Bhagpuss also mentioned a “Bearbow” Ranger spec. I leveled a Ranger to 80 after launch but I never really felt like any of the pets held aggro very well. It never felt like a WoW Hunter, in other words. Maybe I should try it again. :)

4 thoughts on “GW2 – HoT Progress and Thoughts”

  1. Yes! Yes! Yes!

    Are you me? You have exactly described how I feel about GW2. From the divided game issue at level 80, to the feeling of reactionary battle, to the frustration of needing to know mechanics for each and every trash mob (really?).

    Jeromai’s post was also an eye-opener for me. I knew that tendrils had annoying circles and knockbacks and that hounds knocked you down and stuff, but some of the info on the individual mobs was new to me, too. I’m like you. I just want to romp around, discover stuff, fall into events and have a pleasant time. I don’t want to face a raid every time I’m in an overworld map, and sometimes that’s what it feels like.

    It’s like GW2 didn’t know how to balance that at level 80, and suddenly went from pleasant-but-sometimes-challenging walk in the park to constant ambush and sniper mode. Back in the day, it felt like a slap in the face and bait n switch. That, along with story and design choices led me to quitting.

    Anyhow, good post. Thank you for being a voice for people with a similar preference as you.

  2. The game does change at Orr. Even back in 2012, a lot of players did see it as bait&switch when they got into the 70s and found out what was waiting for them there. It was the original, core game design, though. ANet always envisaged the first 70 levels as an extended tutorial for the real game, which would be chained events filling whole maps and requiring co-operation between a hundred or more players to complete.

    Every single map they’ve added in five years has been a Level 80 map and every single one has followed that blueprint. Like it or not, that is the game. When they added the first new map, all the way back in late 2012, it was received so badly and used so little they didn’t put in another new map for a couple of years, but even then most of the limited-time content they did add involved very tough mobs and required large numbers of players working together.

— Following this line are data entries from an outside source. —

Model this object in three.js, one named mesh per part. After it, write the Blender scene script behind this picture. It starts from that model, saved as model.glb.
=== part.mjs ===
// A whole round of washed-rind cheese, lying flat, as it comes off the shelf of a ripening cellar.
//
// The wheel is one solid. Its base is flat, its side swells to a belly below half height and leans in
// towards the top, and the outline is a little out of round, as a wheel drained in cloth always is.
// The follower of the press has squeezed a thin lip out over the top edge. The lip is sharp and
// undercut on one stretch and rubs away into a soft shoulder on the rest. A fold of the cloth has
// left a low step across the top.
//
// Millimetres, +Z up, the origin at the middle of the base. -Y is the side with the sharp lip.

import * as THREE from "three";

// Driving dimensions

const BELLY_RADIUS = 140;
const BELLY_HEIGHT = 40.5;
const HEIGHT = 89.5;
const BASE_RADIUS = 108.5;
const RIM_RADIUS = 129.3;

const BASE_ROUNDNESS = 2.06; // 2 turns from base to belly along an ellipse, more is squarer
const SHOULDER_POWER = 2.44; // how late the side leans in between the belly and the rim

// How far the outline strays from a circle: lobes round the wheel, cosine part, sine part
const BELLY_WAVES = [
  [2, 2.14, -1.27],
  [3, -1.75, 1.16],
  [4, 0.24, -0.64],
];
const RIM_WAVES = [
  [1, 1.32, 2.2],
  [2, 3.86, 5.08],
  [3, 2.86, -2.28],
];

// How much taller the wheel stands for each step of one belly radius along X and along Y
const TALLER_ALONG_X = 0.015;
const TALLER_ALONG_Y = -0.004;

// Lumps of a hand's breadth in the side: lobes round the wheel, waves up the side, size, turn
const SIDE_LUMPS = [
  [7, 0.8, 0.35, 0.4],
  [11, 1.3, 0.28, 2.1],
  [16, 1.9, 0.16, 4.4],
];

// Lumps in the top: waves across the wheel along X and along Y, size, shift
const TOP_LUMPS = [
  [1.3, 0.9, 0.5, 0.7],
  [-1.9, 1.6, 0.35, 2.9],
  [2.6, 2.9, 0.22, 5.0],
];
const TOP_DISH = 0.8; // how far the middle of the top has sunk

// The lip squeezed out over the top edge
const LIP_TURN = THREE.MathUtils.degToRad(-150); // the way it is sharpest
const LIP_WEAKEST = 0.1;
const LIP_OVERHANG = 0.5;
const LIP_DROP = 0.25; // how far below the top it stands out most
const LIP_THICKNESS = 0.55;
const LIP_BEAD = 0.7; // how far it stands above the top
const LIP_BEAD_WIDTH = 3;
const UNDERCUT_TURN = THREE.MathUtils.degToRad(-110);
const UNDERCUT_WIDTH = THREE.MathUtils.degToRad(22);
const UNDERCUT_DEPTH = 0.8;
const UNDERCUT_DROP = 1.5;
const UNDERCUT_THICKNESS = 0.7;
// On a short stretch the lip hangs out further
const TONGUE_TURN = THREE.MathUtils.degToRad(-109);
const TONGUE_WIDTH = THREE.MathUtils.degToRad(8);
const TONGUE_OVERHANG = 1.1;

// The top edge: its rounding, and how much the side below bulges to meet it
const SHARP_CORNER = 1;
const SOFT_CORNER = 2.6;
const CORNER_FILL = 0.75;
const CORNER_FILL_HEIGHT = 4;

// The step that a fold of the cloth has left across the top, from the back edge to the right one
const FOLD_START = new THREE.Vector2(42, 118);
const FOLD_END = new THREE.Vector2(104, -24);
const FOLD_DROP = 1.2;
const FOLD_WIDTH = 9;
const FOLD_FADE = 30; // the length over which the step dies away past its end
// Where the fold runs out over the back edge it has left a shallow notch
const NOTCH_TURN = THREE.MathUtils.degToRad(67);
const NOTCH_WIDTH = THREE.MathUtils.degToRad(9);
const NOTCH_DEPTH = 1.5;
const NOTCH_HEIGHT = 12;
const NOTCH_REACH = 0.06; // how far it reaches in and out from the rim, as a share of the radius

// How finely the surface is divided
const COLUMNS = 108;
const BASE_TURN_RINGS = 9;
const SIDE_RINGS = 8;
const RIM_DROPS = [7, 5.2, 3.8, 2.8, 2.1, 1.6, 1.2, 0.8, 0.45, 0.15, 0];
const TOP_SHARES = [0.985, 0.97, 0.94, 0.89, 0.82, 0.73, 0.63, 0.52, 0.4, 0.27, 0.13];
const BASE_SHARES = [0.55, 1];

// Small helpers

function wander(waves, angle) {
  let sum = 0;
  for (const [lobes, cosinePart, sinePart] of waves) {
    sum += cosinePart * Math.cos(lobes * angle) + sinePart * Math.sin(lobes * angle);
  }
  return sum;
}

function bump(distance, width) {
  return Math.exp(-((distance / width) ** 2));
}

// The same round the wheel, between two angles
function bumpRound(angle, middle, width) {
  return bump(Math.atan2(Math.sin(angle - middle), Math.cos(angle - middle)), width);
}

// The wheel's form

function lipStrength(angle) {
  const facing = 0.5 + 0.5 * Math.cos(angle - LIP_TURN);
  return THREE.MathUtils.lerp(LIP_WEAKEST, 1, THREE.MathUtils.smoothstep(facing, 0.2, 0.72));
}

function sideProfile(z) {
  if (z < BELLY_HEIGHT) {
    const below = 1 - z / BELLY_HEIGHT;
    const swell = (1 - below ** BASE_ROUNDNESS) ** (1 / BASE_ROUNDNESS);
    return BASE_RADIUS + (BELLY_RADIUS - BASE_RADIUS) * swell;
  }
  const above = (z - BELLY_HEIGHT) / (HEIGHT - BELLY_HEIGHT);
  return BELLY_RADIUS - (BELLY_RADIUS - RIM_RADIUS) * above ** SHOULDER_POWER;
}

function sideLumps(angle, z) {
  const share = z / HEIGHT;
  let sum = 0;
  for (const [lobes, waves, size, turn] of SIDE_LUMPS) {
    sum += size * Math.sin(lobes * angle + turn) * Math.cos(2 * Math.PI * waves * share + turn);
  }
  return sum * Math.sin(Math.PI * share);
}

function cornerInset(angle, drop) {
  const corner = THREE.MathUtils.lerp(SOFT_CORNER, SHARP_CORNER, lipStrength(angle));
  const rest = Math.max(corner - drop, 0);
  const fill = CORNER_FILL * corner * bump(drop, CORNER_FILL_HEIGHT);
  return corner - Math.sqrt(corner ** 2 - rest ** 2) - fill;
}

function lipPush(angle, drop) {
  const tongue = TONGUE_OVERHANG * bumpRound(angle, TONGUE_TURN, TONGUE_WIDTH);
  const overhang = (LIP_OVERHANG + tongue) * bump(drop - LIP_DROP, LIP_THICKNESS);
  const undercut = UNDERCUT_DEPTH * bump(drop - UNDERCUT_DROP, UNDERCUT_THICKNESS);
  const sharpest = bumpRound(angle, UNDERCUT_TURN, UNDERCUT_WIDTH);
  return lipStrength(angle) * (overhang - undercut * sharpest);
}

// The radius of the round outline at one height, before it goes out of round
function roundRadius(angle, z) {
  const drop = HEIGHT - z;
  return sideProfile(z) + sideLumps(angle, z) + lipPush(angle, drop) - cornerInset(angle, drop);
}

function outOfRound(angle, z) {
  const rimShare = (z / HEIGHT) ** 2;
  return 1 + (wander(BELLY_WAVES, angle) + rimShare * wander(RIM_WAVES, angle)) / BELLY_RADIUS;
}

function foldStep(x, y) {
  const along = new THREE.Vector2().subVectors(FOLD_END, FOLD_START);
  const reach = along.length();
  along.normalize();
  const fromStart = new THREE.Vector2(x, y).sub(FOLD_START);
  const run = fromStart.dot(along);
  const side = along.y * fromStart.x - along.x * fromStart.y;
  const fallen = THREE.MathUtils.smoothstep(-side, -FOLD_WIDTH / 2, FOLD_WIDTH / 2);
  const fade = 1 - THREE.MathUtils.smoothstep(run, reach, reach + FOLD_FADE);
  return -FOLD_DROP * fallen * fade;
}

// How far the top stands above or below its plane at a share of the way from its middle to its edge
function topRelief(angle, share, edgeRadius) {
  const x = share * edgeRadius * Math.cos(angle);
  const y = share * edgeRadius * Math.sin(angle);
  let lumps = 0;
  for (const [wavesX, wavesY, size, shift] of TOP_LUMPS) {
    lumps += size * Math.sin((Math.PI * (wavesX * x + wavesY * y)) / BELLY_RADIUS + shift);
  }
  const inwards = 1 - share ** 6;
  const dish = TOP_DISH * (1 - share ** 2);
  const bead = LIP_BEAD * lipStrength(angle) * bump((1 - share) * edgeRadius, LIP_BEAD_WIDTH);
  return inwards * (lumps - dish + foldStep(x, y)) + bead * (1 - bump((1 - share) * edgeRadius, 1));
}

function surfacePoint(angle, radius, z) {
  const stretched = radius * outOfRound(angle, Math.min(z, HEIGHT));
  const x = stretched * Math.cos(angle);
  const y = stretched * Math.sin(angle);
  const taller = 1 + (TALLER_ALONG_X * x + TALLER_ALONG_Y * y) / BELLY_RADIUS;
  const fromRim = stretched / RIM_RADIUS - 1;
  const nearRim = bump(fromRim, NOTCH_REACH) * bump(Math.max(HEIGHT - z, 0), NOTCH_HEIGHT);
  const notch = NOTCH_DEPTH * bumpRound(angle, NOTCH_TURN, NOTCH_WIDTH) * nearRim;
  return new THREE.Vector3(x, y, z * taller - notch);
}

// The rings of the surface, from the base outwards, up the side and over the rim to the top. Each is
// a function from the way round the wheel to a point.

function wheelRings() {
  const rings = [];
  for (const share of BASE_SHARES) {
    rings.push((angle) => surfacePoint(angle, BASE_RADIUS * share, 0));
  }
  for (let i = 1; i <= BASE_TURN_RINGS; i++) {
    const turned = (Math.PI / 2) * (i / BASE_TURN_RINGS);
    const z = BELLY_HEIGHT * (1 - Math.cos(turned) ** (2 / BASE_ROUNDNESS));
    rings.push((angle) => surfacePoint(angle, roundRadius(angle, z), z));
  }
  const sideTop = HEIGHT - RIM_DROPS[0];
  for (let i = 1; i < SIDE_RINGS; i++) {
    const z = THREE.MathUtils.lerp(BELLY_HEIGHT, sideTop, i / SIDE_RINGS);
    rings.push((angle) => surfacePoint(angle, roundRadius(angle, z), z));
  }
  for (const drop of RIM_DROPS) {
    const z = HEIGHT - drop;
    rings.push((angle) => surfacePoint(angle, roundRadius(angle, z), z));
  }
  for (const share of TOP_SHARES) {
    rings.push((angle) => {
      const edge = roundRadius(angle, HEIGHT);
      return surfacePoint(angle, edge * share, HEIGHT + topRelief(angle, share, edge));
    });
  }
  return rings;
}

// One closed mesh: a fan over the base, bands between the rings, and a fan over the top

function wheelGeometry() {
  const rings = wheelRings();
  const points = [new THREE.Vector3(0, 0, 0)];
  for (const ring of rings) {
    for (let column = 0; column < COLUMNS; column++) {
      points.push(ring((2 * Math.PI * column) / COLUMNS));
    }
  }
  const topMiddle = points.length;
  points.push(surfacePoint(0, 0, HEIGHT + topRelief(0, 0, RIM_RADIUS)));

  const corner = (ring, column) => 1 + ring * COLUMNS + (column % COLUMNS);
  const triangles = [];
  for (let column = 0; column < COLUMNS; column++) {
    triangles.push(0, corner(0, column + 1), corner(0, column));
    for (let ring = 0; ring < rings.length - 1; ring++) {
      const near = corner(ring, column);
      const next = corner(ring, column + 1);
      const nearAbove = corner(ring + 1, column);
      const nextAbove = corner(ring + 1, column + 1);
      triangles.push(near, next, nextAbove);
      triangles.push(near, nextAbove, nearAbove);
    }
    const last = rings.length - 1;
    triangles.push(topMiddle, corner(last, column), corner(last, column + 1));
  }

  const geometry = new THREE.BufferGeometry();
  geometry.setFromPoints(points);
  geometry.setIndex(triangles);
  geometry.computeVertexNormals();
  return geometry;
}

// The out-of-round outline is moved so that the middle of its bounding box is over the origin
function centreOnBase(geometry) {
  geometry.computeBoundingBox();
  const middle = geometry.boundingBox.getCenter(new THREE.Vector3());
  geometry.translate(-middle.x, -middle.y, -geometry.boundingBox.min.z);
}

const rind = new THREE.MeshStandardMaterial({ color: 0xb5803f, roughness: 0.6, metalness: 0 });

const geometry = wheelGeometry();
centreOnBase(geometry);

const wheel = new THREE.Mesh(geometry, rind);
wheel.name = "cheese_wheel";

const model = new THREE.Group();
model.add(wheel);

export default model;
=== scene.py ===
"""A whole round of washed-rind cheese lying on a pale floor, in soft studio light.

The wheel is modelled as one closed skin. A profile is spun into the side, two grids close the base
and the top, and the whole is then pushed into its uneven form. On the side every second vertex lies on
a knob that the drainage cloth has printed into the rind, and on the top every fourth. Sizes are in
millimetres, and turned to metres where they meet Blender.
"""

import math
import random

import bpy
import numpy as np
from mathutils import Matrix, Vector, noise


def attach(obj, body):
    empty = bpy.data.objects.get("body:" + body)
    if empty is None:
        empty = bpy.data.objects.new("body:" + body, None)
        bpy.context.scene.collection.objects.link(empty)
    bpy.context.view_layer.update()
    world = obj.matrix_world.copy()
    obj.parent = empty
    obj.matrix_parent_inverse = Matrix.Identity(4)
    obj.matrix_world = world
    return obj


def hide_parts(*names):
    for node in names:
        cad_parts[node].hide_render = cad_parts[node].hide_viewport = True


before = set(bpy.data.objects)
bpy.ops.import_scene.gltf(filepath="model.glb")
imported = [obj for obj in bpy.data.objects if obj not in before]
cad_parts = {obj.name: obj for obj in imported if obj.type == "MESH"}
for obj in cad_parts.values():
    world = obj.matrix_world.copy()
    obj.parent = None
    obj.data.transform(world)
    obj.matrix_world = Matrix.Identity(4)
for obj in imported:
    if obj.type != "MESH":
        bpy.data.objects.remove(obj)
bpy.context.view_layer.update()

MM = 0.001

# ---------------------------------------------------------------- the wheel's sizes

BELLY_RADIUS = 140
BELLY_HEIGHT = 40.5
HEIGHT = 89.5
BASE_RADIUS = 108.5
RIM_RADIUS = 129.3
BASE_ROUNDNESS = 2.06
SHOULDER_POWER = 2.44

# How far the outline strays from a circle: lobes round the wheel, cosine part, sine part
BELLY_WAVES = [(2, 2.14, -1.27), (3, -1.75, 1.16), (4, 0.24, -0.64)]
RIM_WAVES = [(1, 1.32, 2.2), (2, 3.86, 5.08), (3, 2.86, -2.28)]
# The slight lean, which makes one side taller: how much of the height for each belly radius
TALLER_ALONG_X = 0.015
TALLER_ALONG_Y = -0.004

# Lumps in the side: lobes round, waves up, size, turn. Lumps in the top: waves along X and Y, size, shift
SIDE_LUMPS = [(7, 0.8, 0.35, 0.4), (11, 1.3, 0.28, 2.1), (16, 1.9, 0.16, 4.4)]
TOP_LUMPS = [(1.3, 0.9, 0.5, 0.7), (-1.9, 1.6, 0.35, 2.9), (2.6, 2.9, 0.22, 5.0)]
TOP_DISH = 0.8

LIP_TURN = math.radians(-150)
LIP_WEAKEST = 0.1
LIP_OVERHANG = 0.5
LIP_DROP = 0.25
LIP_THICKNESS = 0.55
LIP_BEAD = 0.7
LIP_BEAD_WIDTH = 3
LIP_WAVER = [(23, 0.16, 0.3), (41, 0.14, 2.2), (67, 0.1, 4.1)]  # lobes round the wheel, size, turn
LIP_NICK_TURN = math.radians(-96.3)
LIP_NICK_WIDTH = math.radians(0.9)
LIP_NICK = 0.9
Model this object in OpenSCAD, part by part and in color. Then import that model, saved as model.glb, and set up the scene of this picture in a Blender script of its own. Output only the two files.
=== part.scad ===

    When they began adding maps again we got Dry Top and Silverwastes, which are a scaled-down, streamlined version of the same mechanics used in Orr. The DT and SW chains were more successful because they are much more directive and run on a fixed timetable, unlike the Orr Temple chains which are gnomic, take forever and rely on players to initiate and sustain them. Plus the new maps came with rewards people wanted that required currency earned in those maps.

    That model was then iterated on and refined in HoT and yet again in the LS3 maps. It’s a formula ANet now have down pat and I’m certain we’ll see it continue throughout PoF. Many people, myself very much included, would have preferred GW2 to simply expand along the exact lines of the pre-Orr game. We’d have loved them to just keep opening areas of that original map, all with the original style of Dynamic Events – small, flavor events, medium-size chains, World Bosses – and Hearts.

    Sadly, that’s not the game they made and I don’t believe there was ever any intent on ANet’s behalf to make such a game. Indeed, it’s only because HoT turned out to be a commercial under-performer that we aren’t getting an even more “challenging” experience in PoF. The watchword now seems to be “don’t do anything to frighten the nervous”. We’ll see how that works out for them financially – I suspect there will be a resurgence of complaints about things being too easy again, although with luck Raids and T4 Fractals will shunt the worst of the self-proclaimed elite into instances where they won’t bother the rest of us.

    As for needing to know what all the mobs do – I don’t! If I didn’t read Jeromai’s blog I would have no idea about most of them. I don’t believe you do need to know most of that to have a great time in the open world maps. I just treat every mob as though it’s going to be a lot tougher than me. I put my EQ head on, in other words. That seems to be all the preparation necessary.